There is, however, no substantive correction in this correction. It simply changes the sentence “We selected this particular case study due to irregularities detected by algorithms that analyze trust markers in published research” to read “This case study was selected due to irregularities detected by our previously developed methodology that analyzes trust markers in published research (Sumner, Vitale, and McIntosh 2022).”
In email correspondence, Rasmussen said she could not evaluate correspondence between me and McIntosh and thus did not consider it as part of her response. She did not ask for the correspondence, or the interview recording in which McIntosh described the case selection as not relying much on the algorithm. Thus, Rasmussen apparently failed to investigate the substance of the allegation, which would have involved considering this evidence.
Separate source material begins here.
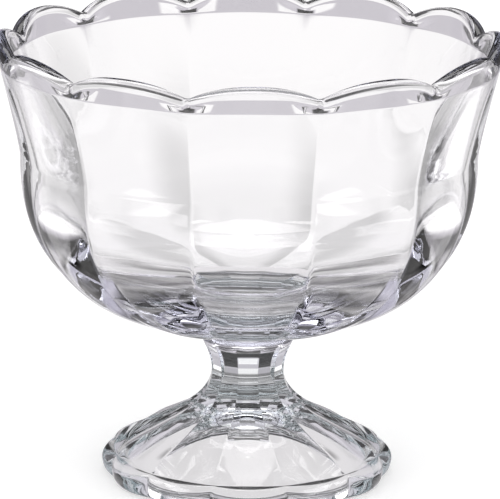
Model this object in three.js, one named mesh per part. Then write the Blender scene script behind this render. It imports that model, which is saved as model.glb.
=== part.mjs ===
// A footed dessert cup of clear pressed glass. Twelve lobes run all the way round and down it: they
// end in a rim of petals at the top, narrow to a short faceted stem, and spread again over a flared,
// hollow foot with a lobed flange. The bowl and the foot are two pressings, fused at the neck.
// Millimetres, +Z up. The cup stands on z = 0 with its axis on Z and a lobe's centre towards -Y.
import * as THREE from "three";

// Lobes round the cup, and faces across one lobe.
const lobeCount = 12;
const lobeSteps = 8;

// Foot, from the ground up.
const footRadius = 30;
const flangeHeight = 5.1;
const flangeBulgeHeight = 2.8;
const flangeTopWidth = 2.5;
const flangeUndercut = 1.5;
const flangeCrease = 1.2;
const contactWidth = 2;
const hollowHeight = 12.5;
const flankRise = 16.7;

// Stem, from its waist to the fused joint at the neck.
const stemRadius = 7.4;
const neckRadius = 8.8;
const neckRise = 5.7;

// Bowl, from the neck up.
const filletRise = 3.6;
const filletRadius = 15;
const bellyRise = 36.4;
const bellyRadius = 46.6;
const bellyCrease = 1.1;
const bottomCrease = 0.3;
const wallRise = 24.7;
const wallFlare = 5.75;

// Inside of the bowl and its rim.
const bellyWall = 3.5;
const floorThickness = 5.6;
const ringDepth = 5.5;
const ringWall = 2.8;
const lipThickness = 3.4;
const petalFall = 3.1;

// Shape numbers without a unit: how square the belly is, how a petal's edge and the hollow are bent,
// and how nearly flat the facets of the stem and the foot are, where 1 is a flat facet.
const bellyPower = 2.45;
const wallPower = 1.15;
const petalPower = 2.2;
const hollowPower = 2.2;
const facetPower = 4;
const facetShare = 0.95;

// Handles of the two bent curves, as shares of the curve's width and height.
const flankLowShares = { across: 0.466, up: 0.347 };
const flankHighShare = 0.476;
const filletShares = { across: 0.33, up: 0.88 };

// Heights and radii that follow.
const waistHeight = flangeHeight + flankRise;
const neckHeight = waistHeight + neckRise;
const bottomHeight = neckHeight + filletRise;
const bellyHeight = bottomHeight + bellyRise;
const cupHeight = bellyHeight + wallRise;
const ringHeight = cupHeight - ringDepth;
const flankRadius = footRadius - flangeTopWidth;
const baseRadius = footRadius - flangeUndercut;
const hollowRadius = baseRadius - contactWidth;
const lipRadius = lipThickness / 2;
const lobeAngle = (2 * Math.PI) / lobeCount;

// A point of an outline: its radius and height on a lobe's centre line, how far the crease between
// two lobes lies inside the surface there (outside it where negative), and its share of the petals'
// fall towards the notches of the rim.
function outlinePoint(radius, height, crease = 0, fallShare = 0) {
  return { radius, height, crease, fallShare };
}

// Points at even steps from 0 to 1. A curve that starts where the one before it ends leaves out step 0.
function steps(count, first, makePoint) {
  return Array.from({ length: count + 1 - first }, (_, i) => makePoint((i + first) / count));
}

// What a facet's corner stands out by, where flat facets would take the place of a round surface.
function facetCrease(radius) {
  return -facetShare * radius * (1 / Math.cos(lobeAngle / 2) - 1);
}

// Outer radius of the bowl's wall at a height between the belly and the rim.
function wallRadius(height) {
  return bellyRadius + wallFlare * ((height - bellyHeight) / wallRise) ** wallPower;
}

// Height of a rounded bottom at a radius, for the outside and the inside of the bowl alike.
function bottomCurve(radius, sideRadius, depth) {
  const share = Math.min(radius / sideRadius, 1);
  return bellyHeight - depth * (1 - share ** bellyPower) ** (1 / bellyPower);
}

// The neck's edge, where the two pressings meet on a flat face.
const neckEdge = outlinePoint(neckRadius, neckHeight, facetCrease(neckRadius));

// Outline of the bowl: over the joint, up the outside, across the lip and down the inside.
function bowlOutline() {
  const filletEnd = new THREE.Vector2(filletRadius, bottomCurve(filletRadius, bellyRadius, bellyRise));
  const start = new THREE.Vector2(neckRadius, neckHeight);
  const bend = new THREE.Vector2(
    THREE.MathUtils.lerp(start.x, filletEnd.x, filletShares.across),
    THREE.MathUtils.lerp(start.y, filletEnd.y, filletShares.up),
  );
  const fillet = new THREE.QuadraticBezierCurve(start, bend, filletEnd);
  const filletPoints = steps(4, 1, (t) => {
    const p = fillet.getPoint(t);
    return outlinePoint(p.x, p.y, THREE.MathUtils.lerp(neckEdge.crease, bottomCrease, t));
  });

  const startAngle = Math.asin(filletRadius / bellyRadius);
  const bottomPoints = steps(8, 1, (t) => {
    const radius = bellyRadius * Math.sin(THREE.MathUtils.lerp(startAngle, Math.PI / 2, t));
    const height = bottomCurve(radius, bellyRadius, bellyRise);
    const climb = (height - bottomHeight) / bellyRise;
    return outlinePoint(radius, height, THREE.MathUtils.lerp(bottomCrease, bellyCrease, climb));
  });

  const lipHeight = cupHeight - lipRadius;
  const wallPoints = steps(4, 1, (t) => {
    const height = THREE.MathUtils.lerp(bellyHeight, lipHeight, t);
    return outlinePoint(wallRadius(height), height, bellyCrease, t ** 2);
  });

  const lipCentre = wallRadius(lipHeight) - lipRadius;
  const lipPoints = steps(4, 1, (t) => {
    const angle = t * Math.PI;
    const radius = lipCentre + lipRadius * Math.cos(angle);
    return outlinePoint(radius, lipHeight + lipRadius * Math.sin(angle), bellyCrease, 1);
  });

  const ring = outlinePoint(wallRadius(ringHeight) - ringWall, ringHeight);
  const innerRadius = bellyRadius - bellyWall;
  const innerDepth = bellyRise - floorThickness;
  const innerWall = steps(2, 1, (t) =>
    outlinePoint(
      THREE.MathUtils.lerp(ring.radius, innerRadius, t),
      THREE.MathUtils.lerp(ringHeight, bellyHeight, t),
    ),
  );
  const innerBottom = steps(8, 1, (t) => {
    const radius = innerRadius * Math.cos((t * Math.PI) / 2);
    return outlinePoint(t < 1 ? radius : 0, bottomCurve(t < 1 ? radius : 0, innerRadius, innerDepth));
  });

  const joint = [outlinePoint(0, neckHeight), neckEdge];
  return [
    ...joint,
    ...filletPoints,
    ...bottomPoints,
    ...wallPoints,
    ...lipPoints,
    ring,
    ...innerWall,
    ...innerBottom,
  ];
}

// Outline of the foot: out along the hollow, round the flange, up the flank and the stem to the joint.
function footOutline() {
  const hollowPoints = steps(8, 0, (t) =>
    outlinePoint(hollowRadius * t, hollowHeight * (1 - t ** hollowPower)),
  );

  const lowerBulge = steps(4, 0, (t) => {
    const angle = (t * Math.PI) / 2;
    const radius = baseRadius + flangeUndercut * Math.sin(angle);
    return outlinePoint(radius, flangeBulgeHeight * (1 - Math.cos(angle)), flangeCrease);
  });
  const upperBulge = steps(4, 1, (t) => {
    const angle = (t * Math.PI) / 2;
    const radius = flankRadius + flangeTopWidth * Math.cos(angle);
    const height = THREE.MathUtils.lerp(flangeBulgeHeight, flangeHeight, Math.sin(angle));
    return outlinePoint(radius, height, flangeCrease * (1 - t ** 2));
  });

  const spread = flankRadius - stemRadius;
  const flank = new THREE.CubicBezierCurve(
    new THREE.Vector2(flankRadius, flangeHeight),
    new THREE.Vector2(
      flankRadius - spread * flankLowShares.across,
      flangeHeight + flankRise * flankLowShares.up,
    ),
    new THREE.Vector2(stemRadius, waistHeight - flankRise * flankHighShare),
    new THREE.Vector2(stemRadius, waistHeight),
  );
  const flankPoints = steps(8, 1, (t) => {
    const p = flank.getPoint(t);
    return outlinePoint(p.x, p.y, facetCrease(p.x) * (1 - (1 - t) ** facetPower));
  });

  const stemPoints = steps(3, 1, (t) => {
    const radius = THREE.MathUtils.lerp(stemRadius, neckRadius, t ** 2);
    return outlinePoint(radius, waistHeight + neckRise * t, facetCrease(radius));
  });

  const joint = [outlinePoint(0, neckHeight)];
  return [...hollowPoints, ...lowerBulge, ...upperBulge, ...flankPoints, ...stemPoints, ...joint];
}

// Unit vector into the glass at a point of an outline: square to the surface on the foot's flank and
// on the bowl's bottom, and level elsewhere, which keeps the joint and the ring underneath flat.
function inward(outline, index) {
  const { height } = outline[index];
  const onFlank = height > flangeHeight && height < waistHeight;
  const onBottom = height > neckHeight && height < bellyHeight;
  if (!onFlank && !onBottom) return new THREE.Vector2(-1, 0);
  const before = outline[Math.max(index - 1, 0)];
  const after = outline[Math.min(index + 1, outline.length - 1)];
  return new THREE.Vector2(before.height - after.height, after.radius - before.radius).normalize();
}

// The closed body that an outline sweeps round the axis, with its lobes, creases and petals.
function lobedGeometry(outline) {
  const profile = outline.map((p) => new THREE.Vector2(p.radius, p.height));
  const geometry = new THREE.LatheGeometry(profile, lobeCount * lobeSteps);
  const position = geometry.getAttribute("position");
  for (let i = 0; i < position.count; i++) {
    const index = i % outline.length;
    const point = outline[index];
    const turn = Math.floor(i / outline.length) / lobeSteps;
    const across = 2 * Math.abs(turn - Math.round(turn));
    const into = inward(outline, index).multiplyScalar(point.crease * across ** 2);
    const radius = point.radius + into.x;
    const height = point.height + into.y - petalFall * point.fallShare * across ** petalPower;
    const angle = turn * lobeAngle;
    position.setXYZ(i, radius * Math.sin(angle), -radius * Math.cos(angle), height);
  }
  geometry.computeVertexNormals();
  return geometry;
}

// Clear glass, the bowl a touch cooler in colour than the foot.
function clearGlass(colour) {
  return new THREE.MeshStandardMaterial({
    color: colour,
    roughness: 0.04,
    metalness: 0,
    transparent: true,
    opacity: 0.4,
  });
}

function namedMesh(name, outline, material) {
  const mesh = new THREE.Mesh(lobedGeometry(outline), material);
  mesh.name = name;
  return mesh;
}

const cup = new THREE.Group();
cup.add(namedMesh("bowl", bowlOutline(), clearGlass(0xe9f0f1)));
cup.add(namedMesh("foot", footOutline(), clearGlass(0xeef0f0)));

export default cup;
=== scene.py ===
# %% [markdown]
# # A footed dessert cup of pressed glass
#
# The cup is one article of clear glass: a bowl of twelve lobes with a rim of petals, on a short
# faceted stem and a flared, hollow foot. There is no paint and no print on it, so everything that
# can be seen is light that the glass bends. The shapes and what stands round them therefore matter
# more than any colour, and most cells below are about them.
#
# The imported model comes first. It is the fixed frame that the visual pieces are built around.

# %% Load the frame
import math

import bmesh
import bpy
from mathutils import Matrix, Vector


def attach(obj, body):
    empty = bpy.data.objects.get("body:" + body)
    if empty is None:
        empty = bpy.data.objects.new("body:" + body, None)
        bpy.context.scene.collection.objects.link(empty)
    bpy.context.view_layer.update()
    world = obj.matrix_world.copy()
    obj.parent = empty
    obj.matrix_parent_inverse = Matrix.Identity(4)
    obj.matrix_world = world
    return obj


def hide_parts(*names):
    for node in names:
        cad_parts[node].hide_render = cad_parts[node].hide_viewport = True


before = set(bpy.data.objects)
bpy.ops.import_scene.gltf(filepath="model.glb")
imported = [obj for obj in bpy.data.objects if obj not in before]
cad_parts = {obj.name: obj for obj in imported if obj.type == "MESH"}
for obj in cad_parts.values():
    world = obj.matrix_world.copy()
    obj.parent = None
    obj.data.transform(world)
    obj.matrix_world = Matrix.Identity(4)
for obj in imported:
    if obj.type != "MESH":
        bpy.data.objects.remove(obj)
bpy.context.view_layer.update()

mm = 0.001

# %% [markdown]
# ## Sizes
#
# Blender works in metres, and glass is thought of in millimetres, so each size is a number of
# millimetres times `mm`. They are the same sizes that the solids have, with one exception: the
# ridges between the foot's facets run a little farther down. The smoothness differs too. Glass shows
# every flat face as a facet, so the visual pieces have far more rows and columns, and their corners
# are rounded a little, as flame polishing leaves them.

# %% Sizes of the cup
lobe_count = 12

foot_radius = 30 * mm
flange_height = 5.1 * mm
flange_bulge_height = 2.8 * mm
flange_top_width = 2.5 * mm
flange_undercut = 1.5 * mm
flange_crease = 1.2 * mm
contact_width = 2 * mm
hollow_height = 12.5 * mm
flank_rise = 16.7 * mm

stem_radius = 7.4 * mm
neck_radius = 8.8 * mm
neck_rise = 5.7 * mm

fillet_rise = 3.6 * mm
fillet_radius = 15 * mm
belly_rise = 36.4 * mm
belly_radius = 46.6 * mm
belly_crease = 1.1 * mm
bottom_crease = 0.3 * mm
wall_rise = 24.7 * mm
wall_flare = 5.75 * mm

belly_wall = 3.5 * mm
floor_thickness = 5.6 * mm
ring_depth = 5.5 * mm
ring_wall = 2.8 * mm
lip_thickness = 3.4 * mm
petal_fall = 3.1 * mm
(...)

McIntosh’s statements suggest that both the original and the newly corrected version of the article’s case selection descriptions are incorrect.
I also pointed out in the previous post and email correspondence with Rasmussen that the software McIntosh & Vitale used is proprietary and under development, making theirs non-transparent transparency software used to produce irreproducible reproducibility research. And that I had repeatedly asked for and not received any information about the tool’s accuracy, reliability, and validation.
Rasmussen responded:
We agree that transparency and validation of methods and materials are essential for reproducible and rigorous research. In this case, however, the method (i.e., the AI tool) was used only for selecting the case to be examined, not for data analysis itself, so we consider it to be acceptable that the authors did not initially include information about how the AI was validated and that the AI is itself proprietary (April 15, 2024 email).
As social documents, McIntosh & Vitale’s invalid research — and Rasmussen’s failure to investigate and retract it as such — show how power shapes scientific discourse. McIntosh & Vitale attacked dissenting abortion researchers. This attack supports the story that powerful social and political networks would like to be true.
Thus, though invalid, McIntosh & Vitale’s work stands in the scientific record. As I wrote previously:
Research in which nontransparent algorithmic processes from which researchers stand to profit seem to have been used post hoc to both smear scientists as unethical without actually evaluating the merits of their work, and to promote those algorithmic processes as objective, neutral, and transparent, when evidence is insufficient to establish them as any of those things.
Bias in Research Integrity
By contrast, a few months ago there was a volley of retractions of abortion research that dissented from the consensus pro-choice narrative. According to the affected researchers, no invalidating errors were reported. (More on this in a future post.)
Retraction is rare, though mistakes (even invalidating ones) in the scientific literature are common. As obesity researcher David B. Allison and colleagues put it in a Nature comment, “Mistakes in peer-reviewed papers are easy to find but hard to fix, report David B. Allison and colleagues.”
So what does (and what does not) get fixed is not random. Rather, it probably reflects social and political influences. And that, in turn, biases research integrity work. As Allen reflected:
discoverability is key — are we uncovering tip of the iceberg? (legacy vs new issues)
are we addressing the root causes or currently intervening where it is expedient?
Or: Why recognize the intractable problems of human stupidity and perverse incentives, when you can make money and get publications (that might help you make more money) intervening where people want you to intervene?